I also spoke to Ben Taylor and Josh Katz, the two teachers who came up with the idea of bringing few of their students to attend the trial.
Ben Taylor, who is a History and Economics teacher, said, “This is a very significant event, regardless of the side you agree with, it is important to be here and show up. Last fall we had a course on current events, and though current issues around the world are integrated into other courses one way or another, both Josh Katz and I felt that we needed to bring in a more current issue and make it present for the students to be more engaged and informed. So, we had three topics our students research and give presentations on, one was about the Pentagon Papers, the second was on whistleblowers and the third was on Bradley Manning. After that we decided we needed to do something maybe for the summer and that’s when we came up with the idea of making this trip and bringing at least five students who are interested in the subject.”
Josh Katz, who is the math teacher and the head of the Math department said, “Sitting in the office and I was thinking how could I be a teacher but also help people participate in the world? Its not enough to have a current events course, students have be involved in the world.
“The image of somebody going to school with other events are happening in the same country, writing a paper about that event, all this makes me feel as if it is happening in a foreign country.
“As a math teacher, I try to bring in other topics related to social issues but also connected to math in one way or another.
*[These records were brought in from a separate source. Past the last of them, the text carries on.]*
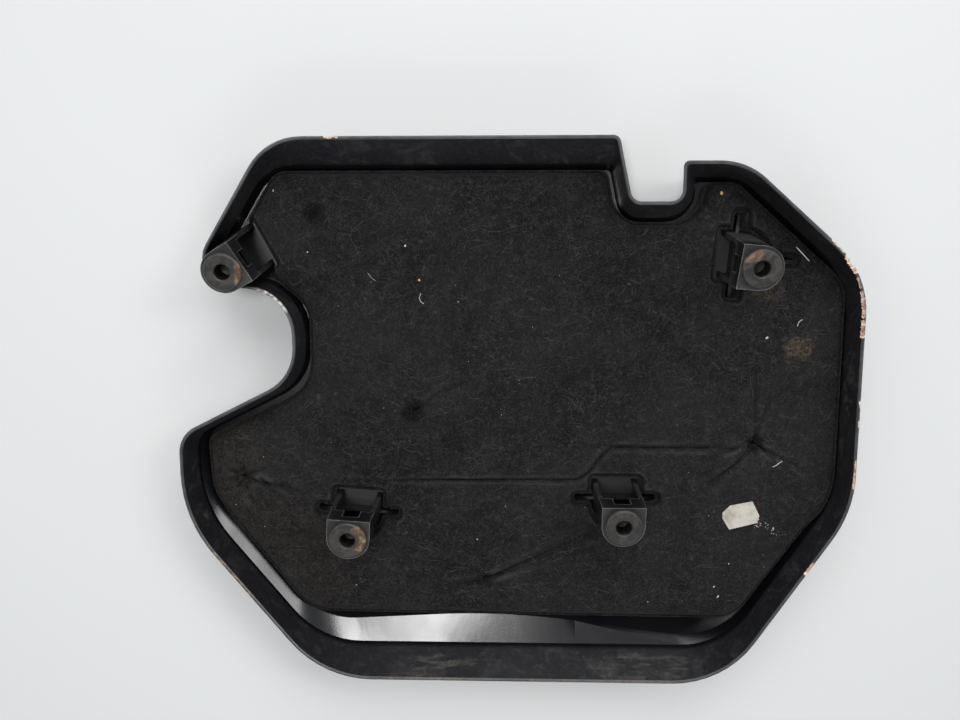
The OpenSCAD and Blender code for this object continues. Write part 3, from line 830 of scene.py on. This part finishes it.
def make_pad():
    """The felt's face, finer round creases, tacks and cut-outs, its side walls and its underside."""
    loops = [PAD_LOOP] + HOLES
    lo, hi = PAD_LOOP.min(0), PAD_LOOP.max(0)
    pts = []
    for step, rank in ((2.3, 0), (1.2, 1), (0.85, 2)):
        p = hex_points(step, lo, hi)
        if rank == 2:
            beside = np.min([np.hypot(p[:, 0] - x, p[:, 1] - y) for x, y, *_ in TOWERS.values()], axis=0)
            p = p[(crease_distance(p) < 3.2) | (beside < 48)]
        edge, hole = edge_distance(p), hole_distance(p)
        p, edge, hole = (v[(edge > 0.45 * step) & (hole > 0.45 * step)] for v in (p, edge, hole))
        crease, tack = crease_distance(p), tack_distance(p)
        need = np.where((edge < 9) | (tack < 2.6), 1, 0)
        need = np.where((hole < 5.5) | (crease < 3.2), 2, need)
        pts.append(p[need == rank])

    def keep(mid):
        return (edge_distance(mid) > 0) & (hole_distance(mid) > 0)

    def mesh_part(inner, height):
        xy, faces = fill(loops, inner, keep)
        bm = bmesh.new()
        verts = [bm.verts.new((x * MM, y * MM, h * MM)) for (x, y), h in zip(xy, height(xy))]
        for f in faces:
            bm.faces.new([verts[k] for k in f])
        bmesh.ops.delete(bm, geom=[v for v in bm.verts if not v.link_faces], context="VERTS")
        return bm

    top = mesh_part(np.vstack(pts), felt_height)
    rim = [e for e in top.edges if len(e.link_faces) == 1]
    walls = bmesh.ops.extrude_edge_only(top, edges=rim)["geom"]
    foot = [g for g in walls if isinstance(g, bmesh.types.BMVert)]
    for v, h in zip(foot, floor_height(np.array([v.co.xy for v in foot]) / MM)):
        v.co.z = h * MM
    grid = hex_points(9.0, lo, hi)
    step_line = [loop for inset in (-1.4, 0.8) for loop in PANEL_LOOP + inset * outward(PANEL_LOOP)]
    grid = np.vstack([grid[np.abs(signed_distance(grid, PANEL_LOOP)) > 4], step_line])
    grid = grid[(edge_distance(grid) > 2) & (hole_distance(grid) > 2)]
    bottom = mesh_part(grid, floor_height)
    part = bpy.data.meshes.new("pad_bottom")
    bottom.to_mesh(part)
    bottom.free()
    top.from_mesh(part)
    bpy.data.meshes.remove(part)
    under = [v for v in top.verts if v.co.z < (PAD_LOW + PANEL_RISE + 0.2) * MM]
    bmesh.ops.remove_doubles(top, verts=under, dist=WELD)
    bmesh.ops.recalc_face_normals(top, faces=top.faces)
    mesh = bpy.data.meshes.new("felt_pad")
    top.to_mesh(mesh)
    top.free()
    at = np.array([v.co.xy for v in mesh.vertices]) / MM
    # painted light and shade of the creases, ridges and grooves, kept in the attribute "crease"
    tone = painted_crease_shading(at, *within(at))
    mesh.attributes.new("crease", "FLOAT", "POINT").data.foreach_set("value", tone)
    mesh.polygons.foreach_set("use_smooth", [True] * len(mesh.polygons))
    mesh.set_sharp_from_angle(angle=math.radians(60))
    return mesh


pad = link("felt_pad", make_pad(), FELT)
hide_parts("insulation_pad")


def lie_on_felt(p, lift):
    """Points at a height over the felt."""
    return np.column_stack([p, felt_height(p) + lift])


def tubes(name, paths, radii, sides, material):
    """Thin round strands along paths of points, closed to a point at both ends."""
    verts, faces = [], []
    turn = np.arange(sides) * 2 * math.pi / sides + math.pi / 2
    for path, radius in zip(paths, radii):
        along = np.gradient(path, axis=0)
        along /= np.linalg.norm(along, axis=1)[:, None]
        side = np.cross(along, (0, 0, 1.0))
        side /= np.linalg.norm(side, axis=1)[:, None]
        up = np.cross(side, along)
        base = len(verts)
        n = len(path)
        for k in range(n):
            r = radius * (0.35 if k in (0, n - 1) else 1.0)
            verts += [path[k] + r * (math.cos(a) * side[k] + math.sin(a) * up[k]) for a in turn]
        for k in range(n - 1):
            for j in range(sides):
                q = base + k * sides
                i = (j + 1) % sides
                faces.append((q + j, q + i, q + sides + i, q + sides + j))
        faces.append([base + j for j in range(sides)][::-1])
        faces.append([base + (n - 1) * sides + j for j in range(sides)])
    mesh = bpy.data.meshes.new(name)
    mesh.from_pydata((np.array(verts) * MM).tolist(), [], faces)
    bm = bmesh.new()
    bm.from_mesh(mesh)
    bmesh.ops.recalc_face_normals(bm, faces=bm.faces)
    bm.to_mesh(mesh)
    bm.free()
    mesh.polygons.foreach_set("use_smooth", [True] * len(mesh.polygons))
    return link(name, mesh, material)


def felt_strands(count=1700, steps=8):
    """Single fibres that lie on the felt and curl slightly."""
    r = np.random.default_rng(11)
    p = r.uniform(PAD_LOOP.min(0), PAD_LOOP.max(0), (count, 2))
    heading = r.normal(0, 0.75, count) + math.pi * r.integers(0, 2, count)
    length = r.uniform(4, 18, count)
    bend = r.normal(0, 0.13, count)
    paths = np.zeros((count, steps + 1, 2))
    for k in range(steps + 1):
        paths[:, k] = p
        p = p + (length / steps)[:, None] * np.stack([np.cos(heading), np.sin(heading)], 1)
        heading = heading + bend + r.normal(0, 0.12, count)
    flat = paths.reshape(-1, 2)
    clear = ((edge_distance(flat) > 3.5) & (hole_distance(flat) > 2.5)).reshape(count, -1).all(1)
    paths = paths[clear]
    high = lie_on_felt(paths.reshape(-1, 2), 0.1).reshape(len(paths), steps + 1, 3)
    return tubes("felt_strands", high, r.uniform(0.04, 0.085, len(paths)), 3, STRAND)


def pale_lint():
    """Specks, crumbs of old glue beside the sticker, and single hairs, one of them a painted highlight on
    the pad's edge.
    """
    r = np.random.default_rng(5)
    specks = list(SPECKS)
    for _ in range(46):
        x = r.uniform(157, 182)
        specks.append((x, -70.5 - 0.42 * (x - 157) + r.normal(0, 2.0), r.uniform(0.15, 0.42)))
    for _ in range(60):
        specks.append((*r.uniform((-200, -135), (205, 150)), r.uniform(0.12, 0.3)))
    specks = np.array(specks)
    ok = (edge_distance(specks[:, :2]) > 2.5) & (hole_distance(specks[:, :2]) > 3)
    specks = specks[ok]
    at = lie_on_felt(specks[:, :2], 0.05)
    bm = bmesh.new()
    for place, rad in zip(at, specks[:, 2]):
        verts = bmesh.ops.create_icosphere(bm, subdivisions=1, radius=1.0)["verts"]
        stretch = Vector((r.uniform(0.7, 1.5), r.uniform(0.6, 1.1), 0.45))
        turn = Matrix.Rotation(r.uniform(0, math.pi), 3, "Z")
        for v in verts:
            v.co = (Vector(place) + turn @ (v.co * stretch * rad * r.uniform(0.75, 1.25))) * MM
    mesh = bpy.data.meshes.new("pale_lint")
    bm.to_mesh(mesh)
    bm.free()
    link("pale_lint", mesh, LINT)
    paths = []
    for path, _ in HAIRS:
        p = np.array(path, float)
        t = np.linspace(0, len(p) - 1, 4 * len(p))
        p = np.stack([np.interp(t, np.arange(len(p)), p[:, k]) for k in (0, 1)], 1)
        p[1:-1] = (p[:-2] + 2 * p[1:-1] + p[2:]) / 4
        paths.append(lie_on_felt(p, 0.25))
    tubes("loose_hairs", paths, [rad for _, rad in HAIRS], 5, LINT)


felt_strands()
pale_lint()


# Grommets and sticker
for name in TOWERS:
    grommet = copy_of("grommet_" + name, "rubber_grommet_" + name, RUBBER, 30)
    eased(grommet, GROMMET_EASE, 30, 3)
    grommet.data.polygons.foreach_set("use_smooth", [True] * len(grommet.data.polygons))
    grommet.data.set_sharp_from_angle(angle=math.radians(40))
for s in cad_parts["paper_sticker"].material_slots:
    s.material = PAPER


# Floor, lights and surroundings
def stage_material():
    m = Nodes("pale_floor")
    m.put(m.bsdf.inputs["Base Color"], (0.72, 0.73, 0.73, 1))
    m.bsdf.inputs["Roughness"].default_value = 0.9
    m.bsdf.inputs["Specular IOR Level"].default_value = 0.1
    return m.mat


FLOOR_HALF = 6.0
FLOOR_Z = -0.0002
mesh = bpy.data.meshes.new("floor")
mesh.from_pydata([(x * FLOOR_HALF, y * FLOOR_HALF, FLOOR_Z)
                  for x, y in ((-1, -1), (1, -1), (1, 1), (-1, 1))], [], [(0, 1, 2, 3)])
mesh.materials.append(stage_material())
floor = bpy.data.objects.new("floor", mesh)
bpy.context.scene.collection.objects.link(floor)


def area_light(name, at, aim, size, watts):
    data = bpy.data.lights.new(name, "AREA")
    data.shape = "RECTANGLE"
    data.size, data.size_y = size
    data.energy = watts
    obj = bpy.data.objects.new(name, data)
    bpy.context.scene.collection.objects.link(obj)
    obj.location = at
    obj.rotation_mode = "QUATERNION"
    obj.rotation_quaternion = (Vector(aim) - Vector(at)).to_track_quat("-Z", "Y")


# "overhead" is the lamp that the wide part of the bevel mirrors
area_light("overhead", (-0.21, 0.12, 1.25), (-0.13, -0.02, 0), (0.28, 0.34), 6.2)
area_light("window", (0.2, 1.35, 1.1), (0, 0, 0), (1.5, 1.0), 13.5)
area_light("side", (-1.3, 0.35, 1.1), (0, 0, 0), (0.8, 0.8), 2.0)
area_light("far_side", (1.2, 0.63, 1.25), (-0.1, -0.1, 0), (0.6, 0.6), 7.5)
area_light("front", (0.1, -1.6, 0.9), (0, 0, 0), (1.6, 0.7), 7.5)

# the surroundings are pale except high up behind the camera, where the room is dark
world = bpy.data.worlds.new("studio")
world.use_nodes = True
tree = world.node_tree
toward = tree.nodes.new("ShaderNodeTexCoord")
dark = tree.nodes.new("ShaderNodeVectorMath")
dark.operation = "DOT_PRODUCT"
dark.inputs[1].default_value = (0.0, -0.44, 0.898)
tree.links.new(toward.outputs["Generated"], dark.inputs[0])
level = tree.nodes.new("ShaderNodeMapRange")
level.interpolation_type = "SMOOTHSTEP"
for key, value in (("From Min", 0.74), ("From Max", 0.95), ("To Min", 0.36), ("To Max", 0.01)):
    level.inputs[key].default_value = value
tree.links.new(dark.outputs["Value"], level.inputs["Value"])
tree.nodes["Background"].inputs[0].default_value = (0.95, 0.97, 1.0, 1)
tree.links.new(level.outputs[0], tree.nodes["Background"].inputs[1])
bpy.context.scene.world = world
bpy.context.scene.view_settings.view_transform = "Standard"
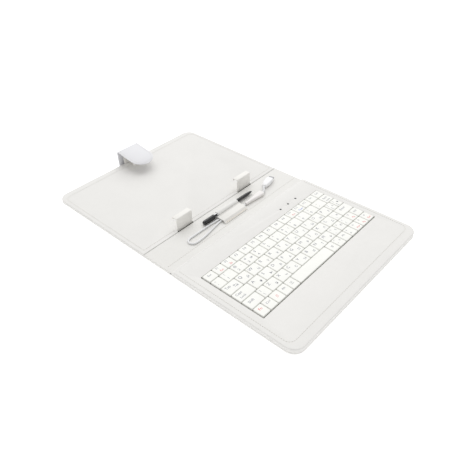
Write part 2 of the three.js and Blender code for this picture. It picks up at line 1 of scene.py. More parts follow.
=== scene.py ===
"""Looks of a folding tablet case with a built-in keyboard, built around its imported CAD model."""
import json
import math

import bmesh
import bpy
from mathutils import Matrix, Vector
from mathutils.geometry import interpolate_bezier


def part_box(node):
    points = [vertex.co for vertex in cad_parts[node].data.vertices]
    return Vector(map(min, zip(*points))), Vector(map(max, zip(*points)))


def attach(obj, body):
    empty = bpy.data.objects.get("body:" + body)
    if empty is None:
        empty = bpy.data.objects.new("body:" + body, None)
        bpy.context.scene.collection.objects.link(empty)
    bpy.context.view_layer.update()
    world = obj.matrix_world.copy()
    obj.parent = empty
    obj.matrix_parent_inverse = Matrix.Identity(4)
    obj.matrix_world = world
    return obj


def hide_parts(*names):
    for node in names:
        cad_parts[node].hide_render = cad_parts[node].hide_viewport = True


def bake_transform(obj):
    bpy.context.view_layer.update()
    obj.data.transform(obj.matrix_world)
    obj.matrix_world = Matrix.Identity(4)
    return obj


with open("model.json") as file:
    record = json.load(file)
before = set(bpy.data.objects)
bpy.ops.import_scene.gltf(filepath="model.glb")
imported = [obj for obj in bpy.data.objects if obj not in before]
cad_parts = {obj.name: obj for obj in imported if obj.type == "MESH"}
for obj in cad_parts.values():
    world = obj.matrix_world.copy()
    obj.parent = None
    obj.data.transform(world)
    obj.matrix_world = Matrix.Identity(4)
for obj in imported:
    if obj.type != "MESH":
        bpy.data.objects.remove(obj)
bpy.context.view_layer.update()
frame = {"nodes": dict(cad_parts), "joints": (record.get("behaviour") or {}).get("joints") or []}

MM = 0.001
NODES = frame["nodes"]


def box_mm(node):
    """The low and high corners of a node's box in the frame, in millimetres."""
    low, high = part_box(node)
    return low / MM, high / MM


KEYBOARD_LOW, KEYBOARD_HIGH = box_mm("keyboard_inner_skin")
KEYBOARD_OUTER_LOW = box_mm("keyboard_outer_skin")[0]
SPINE_HIGH = box_mm("spine_inner_skin")[1]
TRAY_LOW, TRAY_HIGH = box_mm("tray_skin")
FIELD_LOW, FIELD_HIGH = box_mm("key_bezel")
STRAP_LOW, STRAP_HIGH = box_mm("strap_outer")
LOOP_LOW, LOOP_HIGH = box_mm("stylus_loop")
FLAP_LOW, FLAP_HIGH = box_mm("cable_flap")
CAP_LOW, CAP_HIGH = box_mm("stylus_cap")
TIP_LOW, TIP_HIGH = box_mm("stylus_tip")
BARREL_LOW, BARREL_HIGH = box_mm("stylus_barrel")
ADAPTER_LOW, ADAPTER_HIGH = box_mm("usb_adapter")

PAD_TOP = KEYBOARD_HIGH.z
TRAY_TOP = TRAY_HIGH.z
SPINE_TOP = SPINE_HIGH.z
HALF_WIDTH = KEYBOARD_HIGH.x
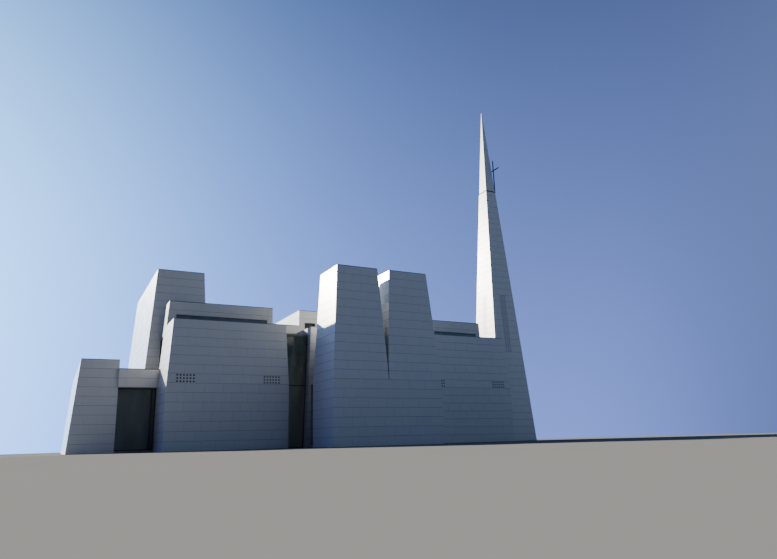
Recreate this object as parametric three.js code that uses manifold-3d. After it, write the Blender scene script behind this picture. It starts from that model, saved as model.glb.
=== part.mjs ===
// A modern church of white tiled blocks with leaning walls and a slender spire.
// Millimetres, +Z up. The street front faces -Y, and +X runs along it to the right.
// Every height and most widths are counted in tile courses.
import * as THREE from 'three';
import Module from 'manifold-3d';
import { mergeVertices } from 'three/addons/utils/BufferGeometryUtils.js';

const wasm = await Module();
wasm.setup();

// Driving dimensions
const COURSE = 600; // one row of wall tiles
const WALL = 360; // wall thickness, measured level
const SLAB = 250; // roof slab thickness
const SHADOW = 300; // roof surface below the top of its parapet
const GLASS = 40; // thickness of a glazed screen
const GAP = 0.3; // play between neighbouring pieces
const courses = (n) => n * COURSE;
const FOLD = courses(7); // the street blocks are upright below this height and lean above it

// A wall face is [place at the ground, lean per millimetre of height], and a folded one
// has the height of its fold as a third number: it is upright below it.
const upright = (place) => [place, 0];
const shift = ([place, lean, fold], by) => [place + by, lean, fold];
const at = ([place, lean, fold], z) =>
  place + lean * (fold === undefined ? z : Math.max(z - fold, 0));

const STREET_FACE = [5184, 0.12, FOLD]; // main front, shared by the left and right blocks
const HALL_FACE = 8700; // upright front of the high hall behind
const LOW_TOP = courses(14);
const HALL_TOP = courses(17);
const LINK_TOP = courses(13);

const WING = {
  left: [0, 0.069], right: upright(2730), front: [8500, 0.1], back: [25800, -0.1],
  top: courses(10),
};
const LEFT_BLOCK = {
  left: [5220, 0.068, FOLD], right: [13180, -0.024, FOLD], front: STREET_FACE,
  back: upright(10260),
};
const TALL_BLOCK = {
  left: [4200, 0.0659], right: [9180, -0.0545], front: [10800, 0.06], back: upright(24050),
  top: courses(22),
};
const RIGHT_BLOCK = {
  left: [14652, 0.04], right: [32240, -0.04, FOLD], inner: upright(5700), front: STREET_FACE,
  split: 21400,
};
const HALL = { left: upright(15150), back: [19320, -0.12], slotTop: courses(15) };
const TOWER = {
  left: [14545, 0.094, FOLD], right: [22540, -0.033, FOLD], front: [546, 0.13, FOLD],
  back: [4090, 0.058, FOLD], top: courses(20),
};
const CLEFT = { x: 18494, z: courses(7.2), leftLean: -0.0228, rightLean: 0.1 };
const NECK = { left: 16500, right: 21100 };
const SPIRE = {
  left: [33214, 0.0645], right: [37080, -0.0522], front: [8142, 0.069],
  back: [12190, -0.0535], ring: courses(39.7), top: courses(54.6), wall: 240,
  hollowTop: courses(47),
};
const RING = { height: 90, proud: 25 };
const CROSS = { x: 35922, y: 9900, bar: 70, top: courses(45.5), arm: 830, armZ: courses(43.75) };
const PORTAL = {
  face: 8820, depth: 420, under: courses(7), top: courses(9), screen: 9600, roofDrop: 100,
  back: 22200,
};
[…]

For instance, I talk about the relation between math and democracy or math and cryptology, and while doing that it is hard not to delve into the issue of ethics in relations to these important topics. And while the educational system seems to teach our students what they want them to learn, at our school we try and give them the liberty to make up their minds and construct their own knowledge.”
The following weeks of the court martial, we witnessed a large presence of supporters from all over the country. During the last week of the prosecution’s argument, more than 50 supporters filled the courtroom and the overflow trailer. And during the first day of the defense’s argument, nearly 80 supporters filled the courtroom and the overflow trailer.
As an organizer with the Bradley Manning Support Network, people often ask me, “How can we support Bradley? What can we do to help?” And there are so many ways I could answer these questions, and though the first response I could think of is, “Do you have a magic wand that can set him free?” I know that is impossible! However, I encourage people to come and attend the court martial if they can. The presence of the supporters have been helpful in such way that we are able to tell the court, and the world, that what Bradley did was the right thing and it is time for the government to do the same thing, too by setting him free!
Yesterday, the defense rested its case and Bradley Manning confirmed that he did not wish to testify. The government said it intends to present a rebuttal case next week. (To read more updates from the trial, please visit: http://www.bradleymanning.org/category/news/courtroom-notes-news)
As we anticipate the sentencing phase will culminate in August, we will be demonstrating in front of Maj. Gen. Buchanan’s office demanding him to do the right thing by freeing Bradley Manning, as Maj. Gen Buchanan is the Convening Authority who oversees the proceedings at Ft. Meade. If you wish to continue to show support for Bradley, please consider joining us at this last chance to protest during Bradley’s trial.